In Mrs Deshpande, Madhuri Dixit plays a woman temporarily released from prison to help catch another serial killer. Characters like hers disrupt deeply ingrained gender expectations and expose how narrow our ideas of femininity really are.
The catharsis does not come from the violence itself, but from the release it affords us of watching a woman refuse to absorb one more blow.
The discomfort we should not look away from
Movies and series featuring women who stop absorbing harm resonate deeply in a moment shaped by exhaustion and quiet rage. That so many women empathise with these characters—and perhaps even privately wish for the courage to take a stand themselves, without crossing into violence—is telling, and should trouble us.

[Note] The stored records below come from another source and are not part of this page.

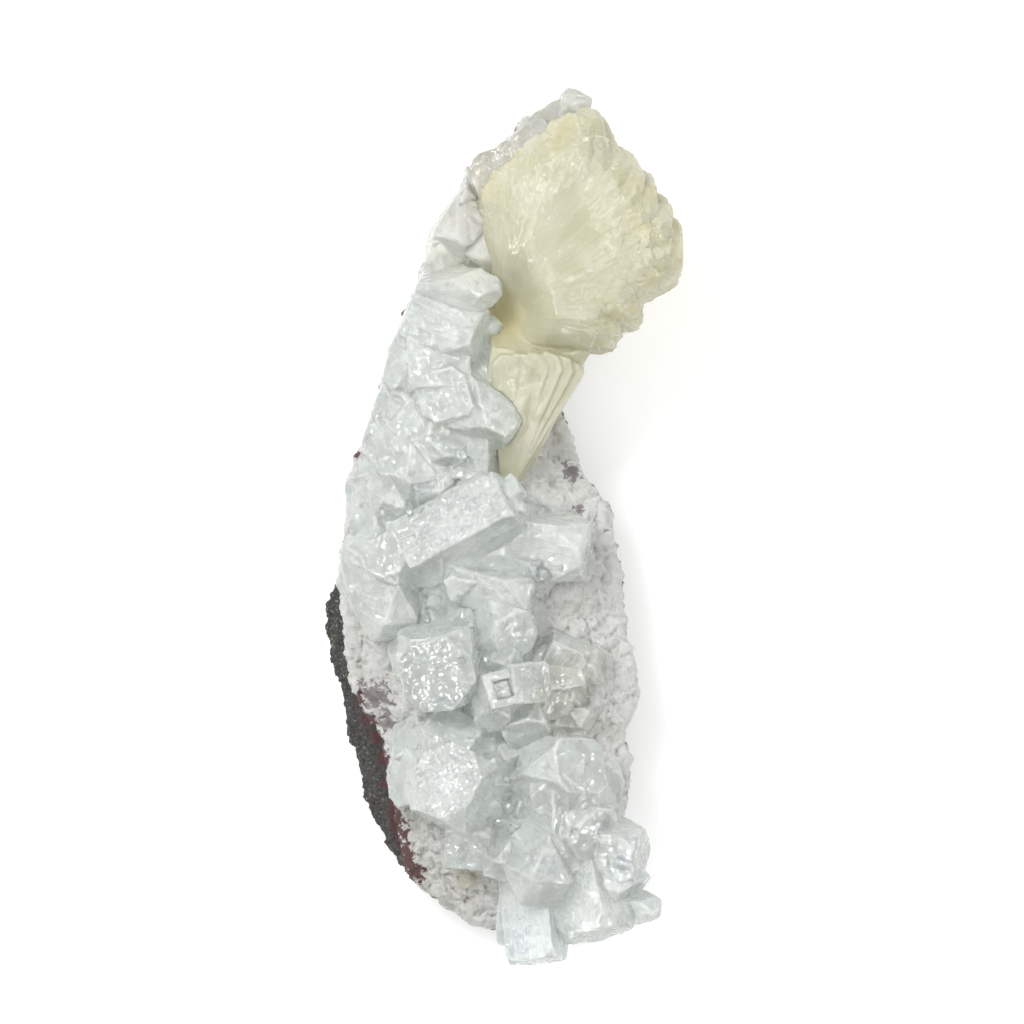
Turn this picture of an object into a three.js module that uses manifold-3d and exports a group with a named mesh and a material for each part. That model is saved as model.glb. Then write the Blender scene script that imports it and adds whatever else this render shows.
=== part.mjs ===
// Apophyllite with stilbite: a crescent of basalt under a white crust, grown over with blocky and
// pointed apophyllite crystals, and with a stilbite fan on a narrower sheaf at its upper end.
// Millimetres. The specimen lies on its back: X runs across it, Y along it and Z up from the
// surface that it rests on. The pieces are laid out about a point near the middle of the crescent.
import * as THREE from 'three';
import { ConvexGeometry } from 'three/addons/geometries/ConvexGeometry.js';
import { LoftGeometry } from 'three/addons/geometries/LoftGeometry.js';
import { ImprovedNoise } from 'three/addons/math/ImprovedNoise.js';
import { mergeVertices } from 'three/addons/utils/BufferGeometryUtils.js';
import Module from 'manifold-3d';

const wasm = await Module();
wasm.setup();

// Driving sizes
const DETAIL = 0.12; // facets flatter than this run into their neighbours
const GAP = 0.3; // between pieces of different minerals that grew against each other
const BASALT_TOP = 8;
const CRUST_BOTTOM = BASALT_TOP + GAP;
const CRUST_RIM = 2.4; // thickness of the crust at its edge
const CRUST_DOME = 3.2; // how much thicker the crust is inside
const CRUST_SPAN = 9; // distance from the edge at which the crust is thickest
const CRUST_CELL = 3.6; // spacing of the points of the crust's ground
const PYRAMID_SLOPE = THREE.MathUtils.degToRad(60.4); // apophyllite's pyramid faces, from the c axis

// The basalt's outline, [x, y, how far its top edge lies inside its foot]
const BASALT_OUTLINE = [
  [4, 65.5, 1], [-2, 58, 1], [-7, 52, 1.2], [-11.5, 43, 1.4], [-15.5, 34, 1.6], [-19, 24, 1.4], [-21.5, 15, 2.2],
  [-25, 7.5, 2], [-24.8, -1, 1.4], [-26, -8, 2], [-28.4, -13, 4.5], [-28, -19, 4.6], [-26, -27, 4.6],
  [-24.6, -34, 6], [-22.6, -41, 6.5], [-21.2, -46, 6], [-18.2, -52.2, 3.8], [-14.9, -56.8, 2.4], [-8.2, -60.8, 1.4],
  [-2, -64.2, 1.2], [7, -62.5, 2.5], [15, -58, 2.5], [19, -50, 1.6], [19, -43, 1], [20.4, -37, 1], [19, -33, 1],
  [21.8, -27.5, 1], [20.2, -19.5, 1], [18.6, -13.5, 1], [19, -8, 1], [17.6, -2, 1], [16.6, 3, 1], [12.5, 9, 1],
  [11.2, 14, 1], [9.4, 19, 1.2], [10.5, 28, 2], [14, 38, 2.5], [15.5, 48, 2.5], [13.5, 58, 2.5], [10, 65.5, 1.5],
];
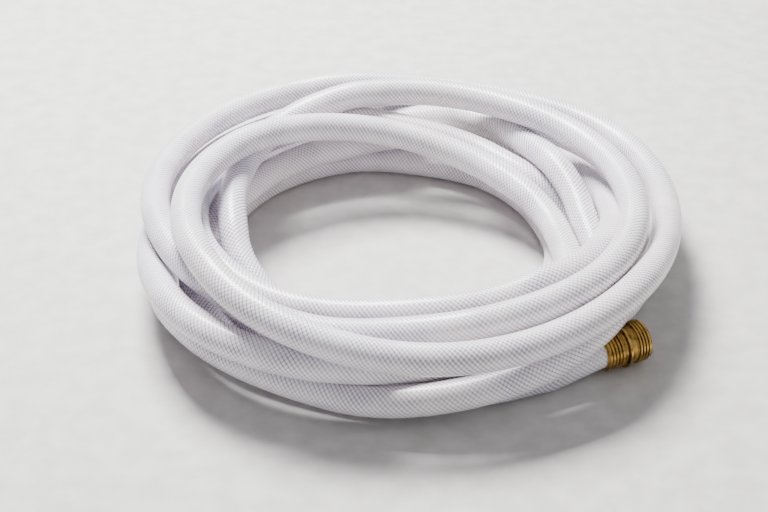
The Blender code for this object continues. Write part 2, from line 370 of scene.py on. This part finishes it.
def baked(name, source, tree, values):
    # Run a node tree on a source object and keep its result as a plain mesh
    modifier = source.modifiers.new(tree.name, "NODES")
    modifier.node_group = tree
    for item in tree.interface.items_tree:
        if item.in_out == "INPUT" and item.name in values:
            modifier[item.identifier] = values[item.name]
    bpy.context.view_layer.update()
    graph = bpy.context.evaluated_depsgraph_get()
    mesh = bpy.data.meshes.new_from_object(source.evaluated_get(graph))
    source.modifiers.remove(modifier)
    bpy.data.objects.remove(source, do_unlink=True)
    mesh.name = name
    return linked(bpy.data.objects.new(name, mesh))


def lineObject(name, points):
    mesh = bpy.data.meshes.new(name)
    mesh.from_pydata([tuple(point) for point in points], [(i, i + 1) for i in range(len(points) - 1)], [])
    return linked(bpy.data.objects.new(name, mesh))


def toLinear(hexColour):
    # sRGB hex string to the linear values that a socket takes
    channels = [int(hexColour[i:i + 2], 16) / 255 for i in (1, 3, 5)]
    return tuple(c / 12.92 if c <= 0.04045 else ((c + 0.055) / 1.055) ** 2.4 for c in channels) + (1.0,)


def startMaterial(name):
    material = bpy.data.materials.new(name)
    material.use_nodes = True
    tree = material.node_tree
    return material, tree, tree.nodes["Principled BSDF"]


def bumped(tree, shader, height, strength, distance):
    bump = addNode(tree, "ShaderNodeBump")
    bump.inputs["Strength"].default_value = strength
    bump.inputs["Distance"].default_value = distance
    joinNodes(tree, (height, bump.inputs["Height"]), (bump.outputs["Normal"], shader.inputs["Normal"]))


def mathNode(tree, operation, first, second=None):
    node = addNode(tree, "ShaderNodeMath", operation=operation)
    for socket, value in zip(node.inputs, (first, second)):
        if value is None:
            continue
        if isinstance(value, (int, float)):
            socket.default_value = value
        else:
            tree.links.new(value, socket)
    return node.outputs[0]


def mixColours(tree, share, first, second):
    node = addNode(tree, "ShaderNodeMix", data_type="RGBA")
    for socket, value in ((node.inputs[0], share), (node.inputs[6], first), (node.inputs[7], second)):
        if isinstance(value, (int, float, tuple)):
            socket.default_value = value
        else:
            tree.links.new(value, socket)
    return node.outputs[2]


def noiseAt(tree, vector, scale, detail=2.0, rough=0.5):
    node = addNode(tree, "ShaderNodeTexNoise")
    node.inputs["Scale"].default_value = scale
    node.inputs["Detail"].default_value = detail
    node.inputs["Roughness"].default_value = rough
    tree.links.new(vector, node.inputs["Vector"])
    return node.outputs["Fac"]


def ramped(tree, value, low, high, outLow=0.0, outHigh=1.0):
    node = addNode(tree, "ShaderNodeMapRange", interpolation_type="SMOOTHSTEP")
    tree.links.new(value, node.inputs["Value"])
    for name, number in (("From Min", low), ("From Max", high), ("To Min", outLow), ("To Max", outHigh)):
        node.inputs[name].default_value = number
    return node.outputs["Result"]


# Soft PVC extruded over a polyester braid: a moulded gloss, a little milky, with the braid
# showing through as thin lines. They are spaced as in the photo, 3.7 mm round the hose.
vinyl = {
    "body": "#FAF2FA",
    "shade": "#E6DDEC",
    "tan": "#F0E9E1",
    "thread": "#565876",
    "threadsAround": 17,
    "threadAdvance": 0.0520,      # length of hose in which one thread goes once round
    "strongLine": 1.0,
    "faintLine": 0.42,
    "broadPerMetre": 9.0,         # yellowed places about 110 mm across
    "patchesPerMetre": 38.0,      # greyer places about 26 mm across
    "grainPerMetre": 900.0,       # skin of the vinyl, about 1 mm
}


def braidedVinyl():
    material, tree, shader = startMaterial("braidedVinyl")
    wrap = addNode(tree, "ShaderNodeAttribute", attribute_name="hoseWrap")
    parts = addNode(tree, "ShaderNodeSeparateXYZ")
    tree.links.new(wrap.outputs["Vector"], parts.inputs[0])
    around = mathNode(tree, "ARCTAN2", parts.outputs["Y"], parts.outputs["X"])
    twist = mathNode(tree, "MULTIPLY", parts.outputs["Z"], math.tau / vinyl["threadAdvance"])
    rightPhase = mathNode(tree, "MULTIPLY", mathNode(tree, "ADD", around, twist), vinyl["threadsAround"])
    leftPhase = mathNode(tree, "MULTIPLY", mathNode(tree, "SUBTRACT", around, twist), vinyl["threadsAround"])
    rightWave = mathNode(tree, "SINE", rightPhase)
    leftWave = mathNode(tree, "SINE", leftPhase)
    # the threads of one slant show through more than those of the other, which they cross
    leftLine = mathNode(tree, "MULTIPLY", ramped(tree, leftWave, 0.35, 0.95),
                        ramped(tree, rightWave, -1.0, 0.6, 0.65, 1.0))
    rightLine = mathNode(tree, "MULTIPLY", ramped(tree, rightWave, 0.35, 0.95), vinyl["faintLine"])
    wear = addNode(tree, "ShaderNodeTexCoord").outputs["Object"]
    patches = noiseAt(tree, wear, vinyl["patchesPerMetre"], 3.0)
    strength = ramped(tree, patches, 0.3, 0.7, vinyl["strongLine"] * 0.6, vinyl["strongLine"])
    lines = mathNode(tree, "MULTIPLY", mathNode(tree, "MAXIMUM", rightLine, leftLine), strength)
    broad = noiseAt(tree, wear, vinyl["broadPerMetre"])
    body = mixColours(tree, ramped(tree, broad, 0.35, 0.7, 0.0, 0.6),
                      toLinear(vinyl["body"]), toLinear(vinyl["tan"]))
    body = mixColours(tree, ramped(tree, patches, 0.45, 0.75, 0.0, 0.5), body, toLinear(vinyl["shade"]))
    colour = mixColours(tree, lines, body, toLinear(vinyl["thread"]))
    tree.links.new(colour, shader.inputs["Base Color"])
    tree.links.new(ramped(tree, patches, 0.3, 0.7, 0.26, 0.38), shader.inputs["Roughness"])
    shader.inputs["Coat Weight"].default_value = 0.25
    shader.inputs["Coat Roughness"].default_value = 0.12
    shader.inputs["Subsurface Weight"].default_value = 0.06
    shader.inputs["Subsurface Radius"].default_value = (0.9, 0.8, 0.8)
    shader.inputs["Subsurface Scale"].default_value = 0.002
    # the vinyl swells a little between the threads
    swell = mathNode(tree, "ADD", mathNode(tree, "MULTIPLY", leftWave, -1.0),
                     mathNode(tree, "MULTIPLY", rightWave, -0.4))
    grain = noiseAt(tree, wear, vinyl["grainPerMetre"])
    rise = mathNode(tree, "ADD", swell, mathNode(tree, "MULTIPLY", grain, 0.5))
    bumped(tree, shader, rise, 0.35, 0.0002)
    return material


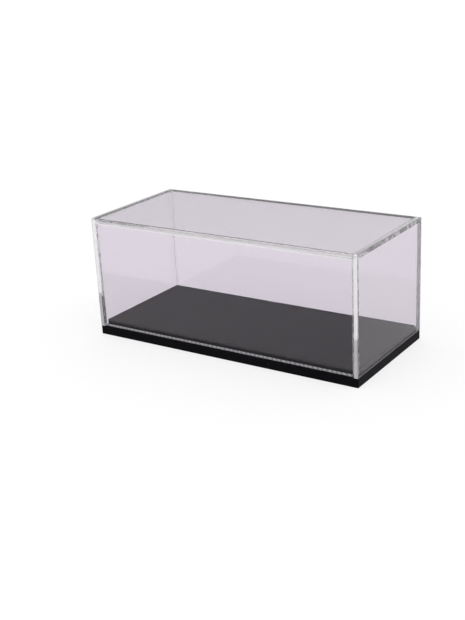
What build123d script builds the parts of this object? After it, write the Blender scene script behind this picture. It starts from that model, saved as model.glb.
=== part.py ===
from build123d import *
import os

# Display case for a small scale model: a clear cover that lifts straight off a flat base.
# The cover is five flat sheets, cemented edge to edge.
# Millimetres. +X runs along the length, -Y is the front and +Z is up.
# The origin is the centre of the base's underside.

# Overall sizes
case_length = 163.0
case_depth = 73.0
case_height = 68.0

# Base
base_thickness = 5.0
base_edge_break = 0.4

# Cover
sheet_thickness = 3.0
eased_edge_radius = 1.2
sawn_edge_bevel = 0.8
end_edge_break = 0.2

# Platform that stands on the base and keeps the cover in place
platform_height = 3.5
platform_clearance = 0.25
platform_corner_radius = 1.0
platform_edge_break = 0.3

# Sizes that follow from the ones above
inner_length = case_length - 2 * sheet_thickness
inner_depth = case_depth - 2 * sheet_thickness
platform_length = inner_length - 2 * platform_clearance
platform_depth = inner_depth - 2 * platform_clearance


def base_plate():
    """Flat plate. Its rim, outside the platform, is the ledge that the cover stands on."""
    plate = Box(case_length, case_depth, base_thickness, align=(Align.CENTER, Align.CENTER, Align.MIN))
    corners = plate.edges().filter_by(Axis.Z)
    upper_edges = plate.faces().sort_by(Axis.Z)[-1].edges()
    return chamfer(corners + upper_edges, base_edge_break)


def platform():
    """Raised plate that the model stands on. It fits inside the cover with a gap all round."""
    outline = RectangleRounded(platform_length, platform_depth, platform_corner_radius)
    plate = extrude(outline, platform_height)
    upper_edges = plate.faces().sort_by(Axis.Z)[-1].edges()
    return Pos(0, 0, base_thickness) * chamfer(upper_edges, platform_edge_break)


def eased_outline(foot):
    """End view of the cover's outside, from a height up to its top, with the two top edges eased."""
    height = case_height - foot
    square = Pos(0, foot + height / 2) * Rectangle(case_depth, height)
    top_corners = square.vertices().group_by(Axis.Y)[-1]
    return fillet(top_corners, eased_edge_radius)


def along_length(outline, start, length):
    """Extrude an end view along +X from a start position."""
    end_plane = Plane(origin=(start, 0, 0), x_dir=(0, 1, 0), z_dir=(1, 0, 0))
    return extrude(end_plane * outline, length)


def top_panel():
    """Roof. It lies on the upper edges of the front and back panels, between the end panels."""
    return along_length(eased_outline(case_height - sheet_thickness), -inner_length / 2, inner_length)


def upright_panel(side):
    """Long wall, from the ledge up to the roof. side is -1 at the front, 1 at the back."""
    middle = side * (case_depth - sheet_thickness) / 2
    wall_height = case_height - sheet_thickness - base_thickness
    wall = Box(inner_length, sheet_thickness, wall_height, align=(Align.CENTER, Align.CENTER, Align.MIN))
    outer_face = wall.faces().sort_by(Axis.Y)[-1 if side > 0 else 0]
    outer_lower_edge = outer_face.edges().sort_by(Axis.Z)[0]
    return Pos(0, middle, base_thickness) * chamfer(outer_lower_edge, sawn_edge_bevel)


def end_panel(side):
    """Short wall over the ends of the other three panels. side is -1 at the left, 1 at the right."""
    inner_face = side * inner_length / 2
    outer_face = side * case_length / 2
    panel = along_length(eased_outline(base_thickness), min(inner_face, outer_face), sheet_thickness)
    outer = panel.faces().sort_by(Axis.X)[-1 if side > 0 else 0]
    rim = [edge for edge in outer.edges() if edge.center().Z > base_thickness + 0.1]
    return chamfer(rim, end_edge_break)


nodes = {
    "base_plate": base_plate(),
    "platform": platform(),
    "top_panel": top_panel(),
    "front_panel": upright_panel(-1),
    "back_panel": upright_panel(1),
    "left_panel": end_panel(-1),
    "right_panel": end_panel(1),
}

os.makedirs("parts", exist_ok=True)
for name, shape in nodes.items():
    export_step(shape, f"parts/{name}.step")
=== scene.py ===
import math

import bmesh
import bpy
from mathutils import Euler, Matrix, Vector


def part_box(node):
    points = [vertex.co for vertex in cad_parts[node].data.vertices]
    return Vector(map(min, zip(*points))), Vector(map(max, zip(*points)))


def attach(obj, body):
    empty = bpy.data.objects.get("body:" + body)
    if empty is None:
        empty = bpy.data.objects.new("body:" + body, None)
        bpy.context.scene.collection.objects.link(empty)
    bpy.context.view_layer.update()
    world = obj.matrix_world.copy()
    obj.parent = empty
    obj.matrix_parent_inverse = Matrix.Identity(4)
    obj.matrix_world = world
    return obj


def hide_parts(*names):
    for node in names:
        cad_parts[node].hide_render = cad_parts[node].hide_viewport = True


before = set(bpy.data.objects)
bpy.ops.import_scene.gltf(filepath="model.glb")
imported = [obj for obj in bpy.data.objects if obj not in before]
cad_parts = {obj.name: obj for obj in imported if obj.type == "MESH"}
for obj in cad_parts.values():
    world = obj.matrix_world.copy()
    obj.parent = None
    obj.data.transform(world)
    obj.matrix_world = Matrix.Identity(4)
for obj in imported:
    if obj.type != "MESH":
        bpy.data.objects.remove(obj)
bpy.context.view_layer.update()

MM = 0.001

# ---------- sizes from the frame ----------
base_low, base_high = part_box("base_plate")
plat_low, plat_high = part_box("platform")
roof_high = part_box("top_panel")[1]
right_low, right_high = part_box("right_panel")

sheet = right_high.x - right_low.x
half_length = base_high.x
half_depth = base_high.y
ledge_z = base_high.z
top_z = roof_high.z

# ---------- sizes that belong to the looks ----------
eased = 1.2 * MM              # radius of the front and back top edges
rest_gap = 0.03 * MM          # air under the sawn edges, which stand on the ledge
joint_gap = 0.01 * MM         # between the two faces of a cemented joint
wall_foot = ledge_z + rest_gap
foot_bevel = 0.8 * MM         # outer lower edge of the long walls
saw_marks = 1.0 * MM          # how far the saw marks run up the wall above the bevel
rim_round = 0.25 * MM         # round on the outer rim of the end sheets
seam_strip = 0.8 * MM         # strip of that rim beside the seam, clearer than the rest

# ---------- tones and light ----------
SHEET_IOR = 1.49
CLEAR_TINT = (0.850, 0.818, 0.862, 1)
EDGE_TINT = (1.0, 0.99, 1.0, 1)
EDGE_CLARITY = 0.6            # the rest of the light scatters at a polished cut edge
BASE_SPECULAR = 0.05
PLATFORM_SPECULAR = 0.07
FLOOR_GLOW = 0.70
FLOOR_MIRRORED = 0.44         # brightness of the floor as polished faces mirror it
LOW_SKY, HIGH_SKY = 0.52, 1.15

# ---------- camera ----------
CAMERA_PLACE_MM = (288.50, -441.06, 210.57)
CAMERA_AZIMUTH, CAMERA_DOWN, CAMERA_ROLL = 34.578, 20.270, -3.018    # degrees
CAMERA_LENS = 59.12


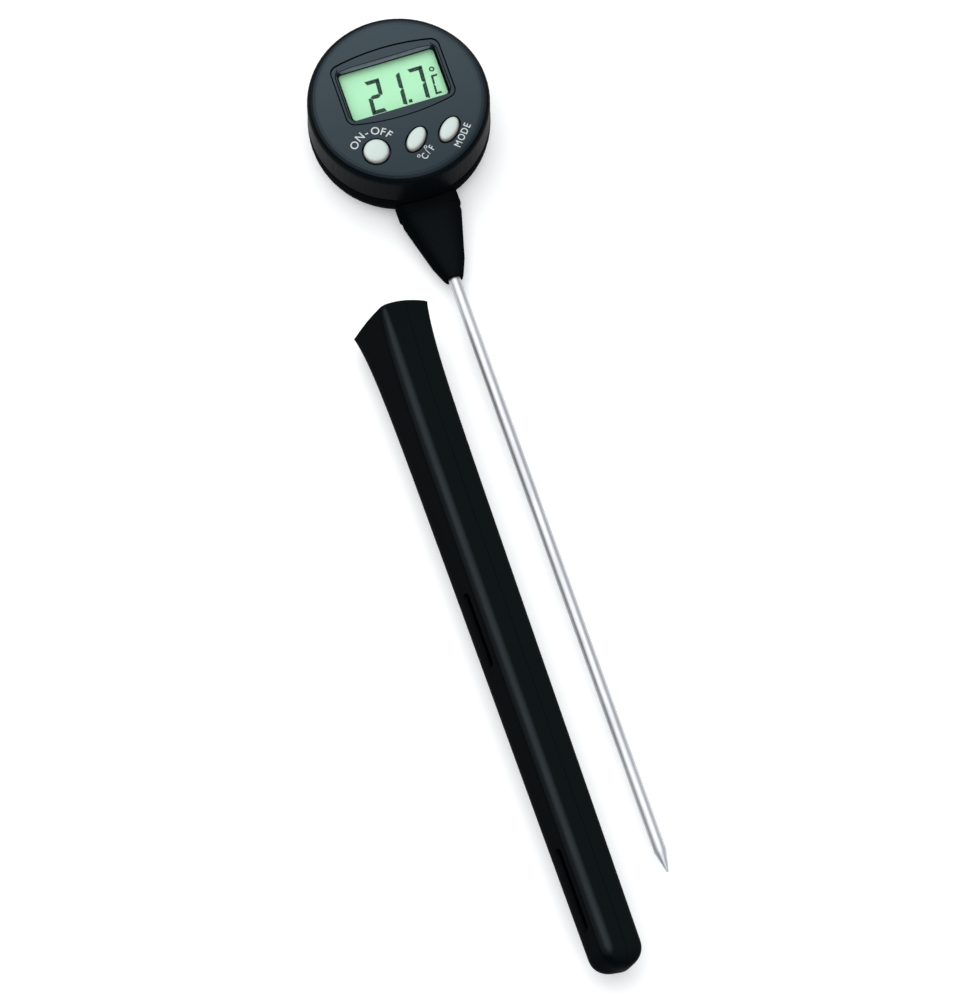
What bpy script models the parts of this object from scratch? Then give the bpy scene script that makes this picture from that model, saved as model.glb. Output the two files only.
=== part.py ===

It begs the question: women find release onscreen, but will that relief remain confined there? And why is women’s rage only treated as legible and narratively satisfying when it erupts in these acts of retribution and violence?
If violence becomes the only language through which women’s struggles are taken seriously, it does not signal progress. It exposes a failure of a world that recognises female agency only once it turns destructive.
Like Kajol’s transformation into Kali in Maa (2015) to protect her child, or Joyce taking on Vecna in Stranger Things, these women are portrayed as justified because they are fighting monsters. The threat in these may be supernatural rather than human, but the logic remains the same: female fury is acceptable only when it takes on catastrophic proportions, when it becomes ‘do or die’.